- [Problem to solve]:
Each entry should be quoted word for word, including every mark of punctuation.
▶
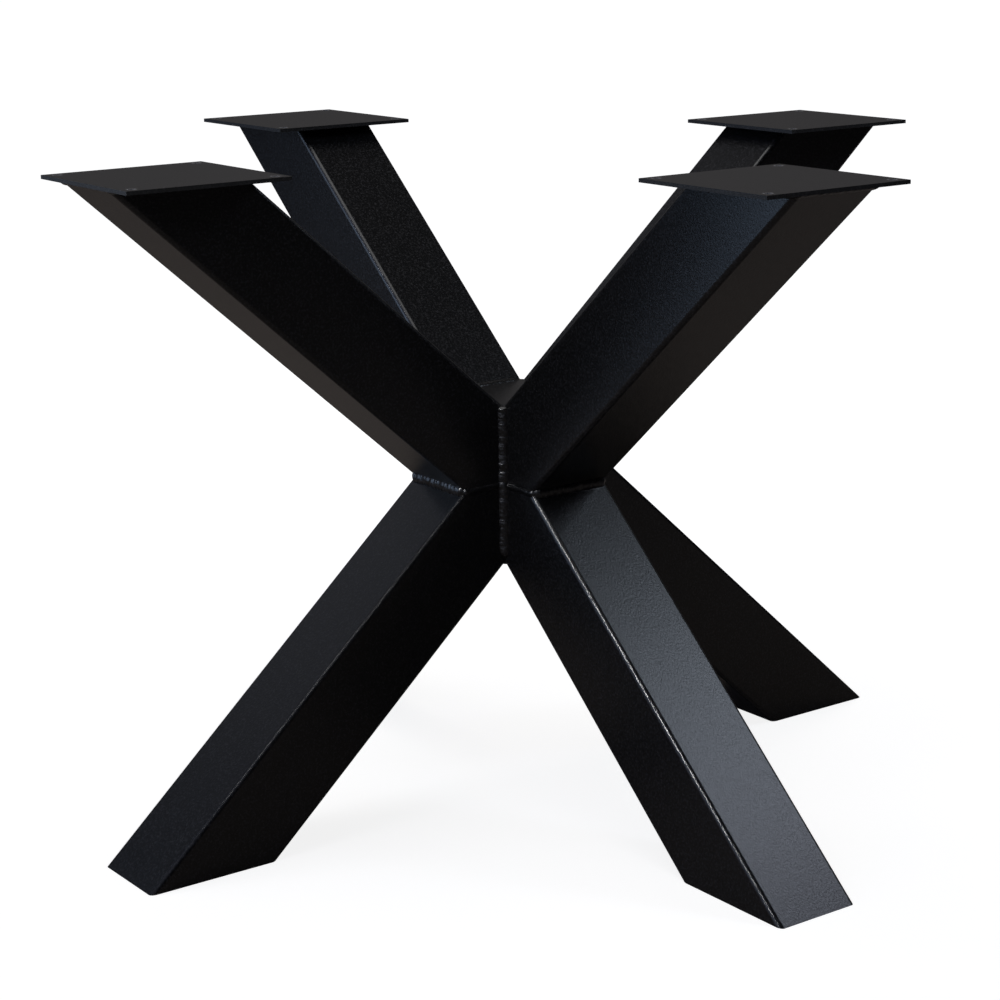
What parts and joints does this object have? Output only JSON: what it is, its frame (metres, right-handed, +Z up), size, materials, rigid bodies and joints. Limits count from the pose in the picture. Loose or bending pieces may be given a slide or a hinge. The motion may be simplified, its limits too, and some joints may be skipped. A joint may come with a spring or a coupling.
{
  "type": "crossed steel table base",
  "caption": "Welded table base of crossed square steel tubes: splayed arms and legs meet on a short post, and each arm ends in a square screw plate.",
  "frame": {"origin": "on the floor, in the middle of the base", "axes": "+Z up, with the four limbs along +X, +Y, -X and -Y"},
  "size_m": [1.016, 1.016, 0.72],
  "materials": {
    "frame": "fine matt black powder coat on mild steel",
    "weld": "matt black powder coat over weld beads left as laid"
  },
  "bodies": {
    "root": {"arm_back": "frame", "arm_front": "frame", "arm_left": "frame", "arm_right": "frame", "bottom_rim_weld_back": "weld", "bottom_rim_weld_front": "weld", "bottom_rim_weld_left": "weld", "bottom_rim_weld_right": "weld", "crotch_weld_back": "weld", "crotch_weld_front": "weld", "crotch_weld_left": "weld", "crotch_weld_right": "weld", "foot_plate_back": "frame", "foot_plate_front": "frame", "foot_plate_left": "frame", "foot_plate_right": "frame", "leg_back": "frame", "leg_front": "frame", "leg_left": "frame", "leg_right": "frame", "plate_weld_back": "weld", "plate_weld_front": "weld", "plate_weld_left": "weld", "plate_weld_right": "weld", "post": "frame", "post_cap_bottom": "frame", "post_cap_top": "frame", "screw_plate_back": "frame", "screw_plate_front": "frame", "screw_plate_left": "frame", "screw_plate_right": "frame", "seam_weld_back_left": "weld", "seam_weld_front_right": "weld", "seam_weld_left_front": "weld", "seam_weld_right_back": "weld", "top_rim_weld_back": "weld", "top_rim_weld_front": "weld", "top_rim_weld_left": "weld", "top_rim_weld_right": "weld"}
  },
  "joints": []
}
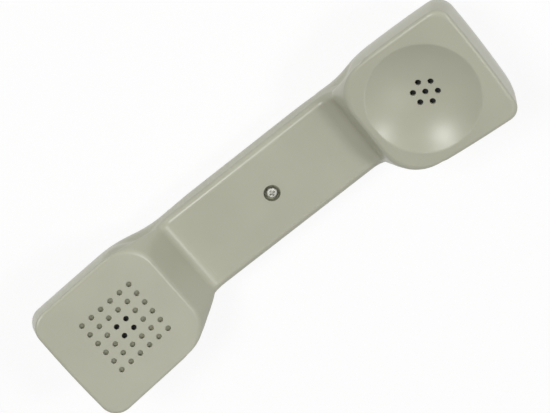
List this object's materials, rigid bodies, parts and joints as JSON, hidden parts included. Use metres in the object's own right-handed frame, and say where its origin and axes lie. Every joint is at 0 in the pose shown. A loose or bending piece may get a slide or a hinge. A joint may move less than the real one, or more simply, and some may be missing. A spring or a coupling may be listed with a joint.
{
  "type": "telephone handset",
  "caption": "Corded telephone handset with a flat handle between a dished ear head and a square mouth head with a hole grid, and a modular cord socket in its end.",
  "frame": {"origin": "middle of the flat rest on the handle's back, under the assembly screw", "axes": "+X along the handset to the ear head, -X to the mouth head, +Z to the side with the ear dish and the mouth grille, +Y across"},
  "size_m": [0.218, 0.0566, 0.051],
  "materials": {
    "case_plastic": "satin greenish-grey moulded plastic",
    "screw_steel": "zinc-plated steel",
    "brass": "turned brass",
    "plated_steel": "plated steel",
    "film": "thin polymer film",
    "copper": "enamelled copper winding",
    "magnet": "sintered magnet",
    "black_plastic": "moulded black plastic",
    "laminate": "paper laminate",
    "tin": "tinned brass",
    "bead": "lacquered bead",
    "rubber": "moulded rubber",
    "cloth": "woven dust cloth",
    "foam": "open-cell foam",
    "aluminium": "drawn aluminium",
    "gold": "gold-plated spring wire",
    "ballast_steel": "black-oxide steel bar",
    "wire_red": "wire jacket",
    "wire_green": "wire jacket",
    "wire_black": "wire jacket",
    "wire_yellow": "wire jacket"
  },
  "bodies": {
    "case": {"front_shell": "case_plastic", "back_shell": "case_plastic", "assembly_screw": "screw_steel", "threaded_insert": "brass", "receiver_cap": "plated_steel", "receiver_surround": "film", "receiver_pole_plate": "plated_steel", "receiver_magnet": "magnet", "receiver_yoke": "plated_steel", "receiver_basket": "black_plastic", "receiver_terminal_board": "laminate", "receiver_terminals": "tin", "receiver_varistor": "bead", "receiver_gasket": "rubber", "receiver_dust_cloth": "cloth", "receiver_foam_ring": "foam", "microphone_boot": "rubber", "microphone_can": "aluminium", "microphone_board": "laminate", "microphone_dust_cloth": "cloth", "microphone_foam_block": "foam", "jack_body": "black_plastic", "jack_contact_carrier": "black_plastic", "jack_contact_legs": "gold", "ballast_bar": "ballast_steel", "ballast_pads": "rubber", "receiver_wire_red": "wire_red", "receiver_wire_green": "wire_green", "microphone_wire_black": "wire_black", "microphone_wire_yellow": "wire_yellow"},
    "diaphragm": {"receiver_diaphragm": "film", "receiver_voice_coil": "copper"},
    "contacts": {"jack_contact_springs": "gold"}
  },
  "joints": [
    {"name": "diaphragm_stroke", "type": "slide", "parent": "case", "child": "diaphragm", "axis": [-0.2113, 0, 0.9774], "range_m": [-0.00025, 0.00025], "stiffness_N_per_m": 800},
    {"name": "contact_spring", "type": "hinge", "parent": "case", "child": "contacts", "pos_m": [-0.10761, 0, 0.03395], "axis": [0, -1, 0], "range_deg": [0, 8], "stiffness_Nm_per_rad": 0.1}
  ]
}
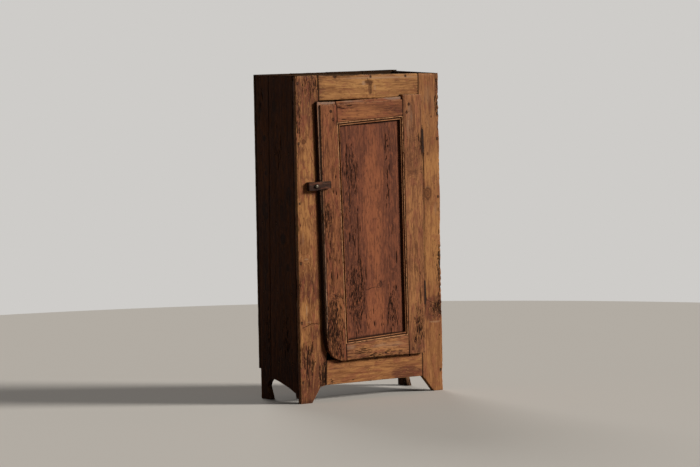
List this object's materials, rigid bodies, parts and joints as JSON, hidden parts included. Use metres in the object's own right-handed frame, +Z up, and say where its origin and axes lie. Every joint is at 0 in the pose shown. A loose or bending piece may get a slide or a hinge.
◀
- [Exercise response]:
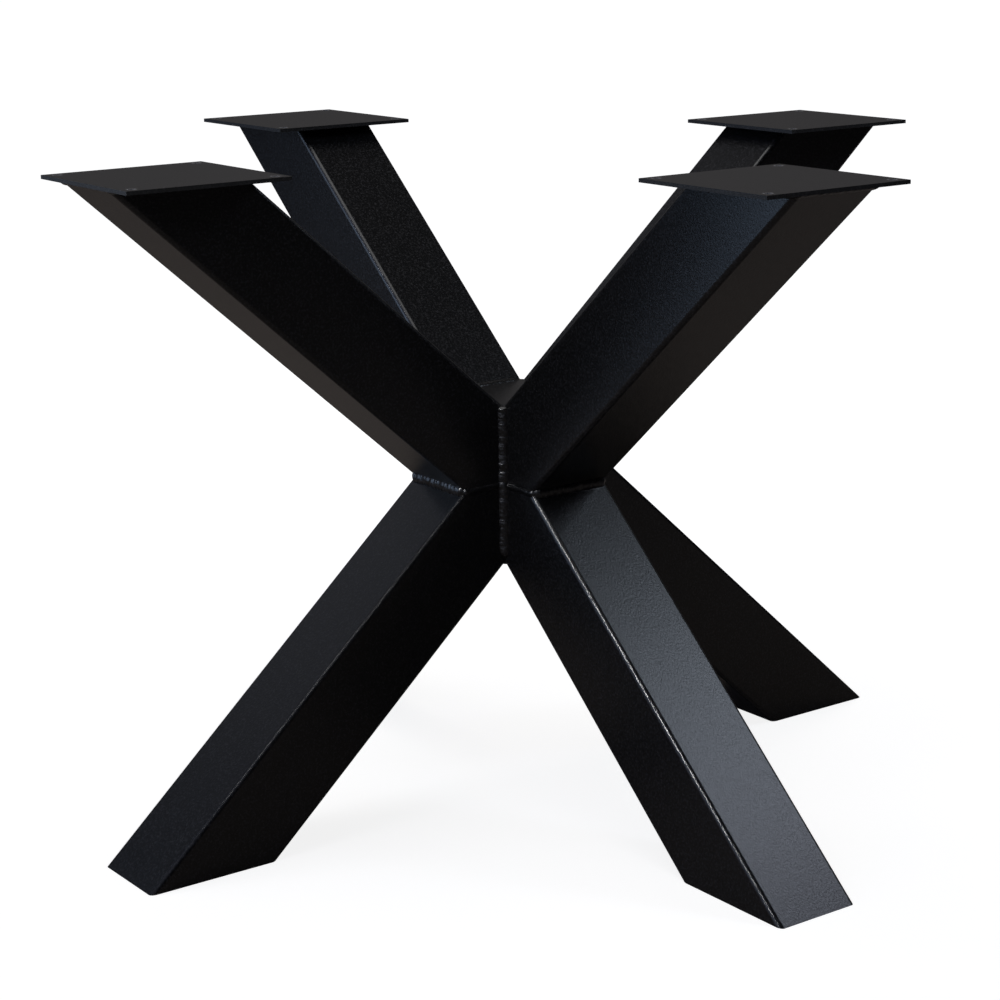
What parts and joints does this object have? Output only JSON: what it is, its frame (metres, right-handed, +Z up), size, materials, rigid bodies and joints. Limits count from the pose in the picture. Loose or bending pieces may be given a slide or a hinge. The motion may be simplified, its limits too, and some joints may be skipped. A joint may come with a spring or a coupling.
{
  "type": "crossed steel table base",
  "caption": "Welded table base of crossed square steel tubes: splayed arms and legs meet on a short post, and each arm ends in a square screw plate.",
  "frame": {"origin": "on the floor, in the middle of the base", "axes": "+Z up, with the four limbs along +X, +Y, -X and -Y"},
  "size_m": [1.016, 1.016, 0.72],
  "materials": {
    "frame": "fine matt black powder coat on mild steel",
    "weld": "matt black powder coat over weld beads left as laid"
  },
  "bodies": {
    "root": {"arm_back": "frame", "arm_front": "frame", "arm_left": "frame", "arm_right": "frame", "bottom_rim_weld_back": "weld", "bottom_rim_weld_front": "weld", "bottom_rim_weld_left": "weld", "bottom_rim_weld_right": "weld", "crotch_weld_back": "weld", "crotch_weld_front": "weld", "crotch_weld_left": "weld", "crotch_weld_right": "weld", "foot_plate_back": "frame", "foot_plate_front": "frame", "foot_plate_left": "frame", "foot_plate_right": "frame", "leg_back": "frame", "leg_front": "frame", "leg_left": "frame", "leg_right": "frame", "plate_weld_back": "weld", "plate_weld_front": "weld", "plate_weld_left": "weld", "plate_weld_right": "weld", "post": "frame", "post_cap_bottom": "frame", "post_cap_top": "frame", "screw_plate_back": "frame", "screw_plate_front": "frame", "screw_plate_left": "frame", "screw_plate_right": "frame", "seam_weld_back_left": "weld", "seam_weld_front_right": "weld", "seam_weld_left_front": "weld", "seam_weld_right_back": "weld", "top_rim_weld_back": "weld", "top_rim_weld_front": "weld", "top_rim_weld_left": "weld", "top_rim_weld_right": "weld"}
  },
  "joints": []
}
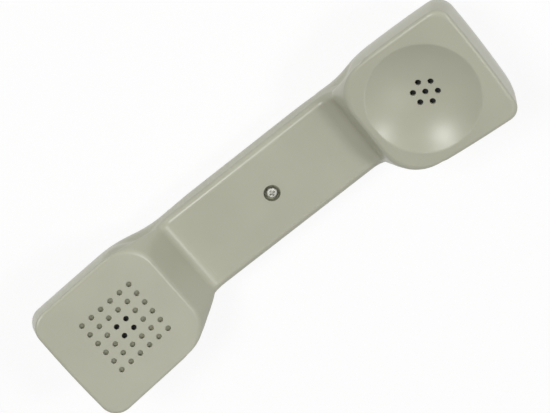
List this object's materials, rigid bodies, parts and joints as JSON, hidden parts included. Use metres in the object's own right-handed frame, and say where its origin and axes lie. Every joint is at 0 in the pose shown. A loose or bending piece may get a slide or a hinge. A joint may move less than the real one, or more simply, and some may be missing. A spring or a coupling may be listed with a joint.
{
  "type": "telephone handset",
  "caption": "Corded telephone handset with a flat handle between a dished ear head and a square mouth head with a hole grid, and a modular cord socket in its end.",
  "frame": {"origin": "middle of the flat rest on the handle's back, under the assembly screw", "axes": "+X along the handset to the ear head, -X to the mouth head, +Z to the side with the ear dish and the mouth grille, +Y across"},
  "size_m": [0.218, 0.0566, 0.051],
  "materials": {
    "case_plastic": "satin greenish-grey moulded plastic",
    "screw_steel": "zinc-plated steel",
    "brass": "turned brass",
    "plated_steel": "plated steel",
    "film": "thin polymer film",
    "copper": "enamelled copper winding",
    "magnet": "sintered magnet",
    "black_plastic": "moulded black plastic",
    "laminate": "paper laminate",
    "tin": "tinned brass",
    "bead": "lacquered bead",
    "rubber": "moulded rubber",
    "cloth": "woven dust cloth",
    "foam": "open-cell foam",
    "aluminium": "drawn aluminium",
    "gold": "gold-plated spring wire",
    "ballast_steel": "black-oxide steel bar",
    "wire_red": "wire jacket",
    "wire_green": "wire jacket",
    "wire_black": "wire jacket",
    "wire_yellow": "wire jacket"
  },
  "bodies": {
    "case": {"front_shell": "case_plastic", "back_shell": "case_plastic", "assembly_screw": "screw_steel", "threaded_insert": "brass", "receiver_cap": "plated_steel", "receiver_surround": "film", "receiver_pole_plate": "plated_steel", "receiver_magnet": "magnet", "receiver_yoke": "plated_steel", "receiver_basket": "black_plastic", "receiver_terminal_board": "laminate", "receiver_terminals": "tin", "receiver_varistor": "bead", "receiver_gasket": "rubber", "receiver_dust_cloth": "cloth", "receiver_foam_ring": "foam", "microphone_boot": "rubber", "microphone_can": "aluminium", "microphone_board": "laminate", "microphone_dust_cloth": "cloth", "microphone_foam_block": "foam", "jack_body": "black_plastic", "jack_contact_carrier": "black_plastic", "jack_contact_legs": "gold", "ballast_bar": "ballast_steel", "ballast_pads": "rubber", "receiver_wire_red": "wire_red", "receiver_wire_green": "wire_green", "microphone_wire_black": "wire_black", "microphone_wire_yellow": "wire_yellow"},
    "diaphragm": {"receiver_diaphragm": "film", "receiver_voice_coil": "copper"},
    "contacts": {"jack_contact_springs": "gold"}
  },
  "joints": [
    {"name": "diaphragm_stroke", "type": "slide", "parent": "case", "child": "diaphragm", "axis": [-0.2113, 0, 0.9774], "range_m": [-0.00025, 0.00025], "stiffness_N_per_m": 800},
    {"name": "contact_spring", "type": "hinge", "parent": "case", "child": "contacts", "pos_m": [-0.10761, 0, 0.03395], "axis": [0, -1, 0], "range_deg": [0, 8], "stiffness_Nm_per_rad": 0.1}
  ]
}
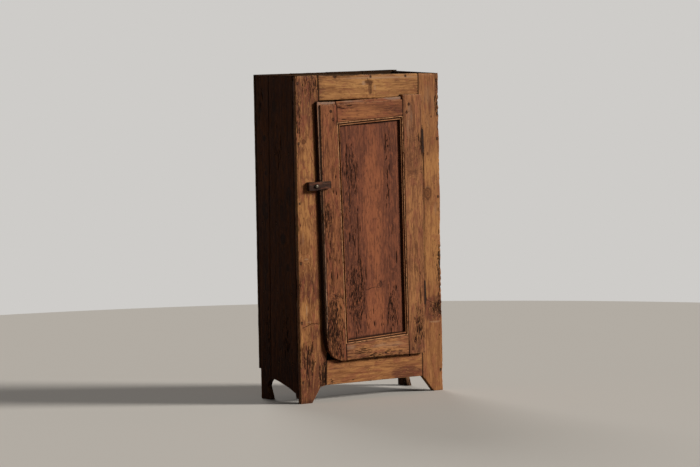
List this object's materials, rigid bodies, parts and joints as JSON, hidden parts included. Use metres in the object's own right-handed frame, +Z up, and say where its origin and axes lie. Every joint is at 0 in the pose shown. A loose or bending piece may get a slide or a hinge.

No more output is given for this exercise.